What’s wrong with a woman who would like to be exempt from the games men play that are aimed at making sure ‘that stekkie doesn’t become too hectic’ by not answering messages and then acting surprised and afraid when she asks for clarity and closure?

I’ve come to the conclusion (for now) that finding someone with sense, style, sass, good manners and kindness with a sprinkling of ‘street’ is akin to going on an expedition for unicorns. Silence the horns, put away the bait and rather just stay at home.

But before I put on the expensive lingerie that I enjoy wearing just for the sensory personal pleasure and slide into bed with YouTube, a word to the brothers.

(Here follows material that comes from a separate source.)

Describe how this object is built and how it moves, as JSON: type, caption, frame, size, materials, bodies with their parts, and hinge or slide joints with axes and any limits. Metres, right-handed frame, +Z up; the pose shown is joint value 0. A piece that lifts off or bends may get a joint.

It’s actually quite masculine and sexy to say how you feel. ‘I like you, would you like to join me for dinner?’ or to not be a douche when a sister asks you and just say, ‘yes, that sounds wonderful,’ or ‘no, but thank you so much’.

And, if and when it doesn’t work out as you’d planned, feel free to just say so in plain language. ‘Thank you for your time but this is not for me.’ Believe it or not, the women I know would not spontaneously combust or transform into Crazy Girl and eliminate you.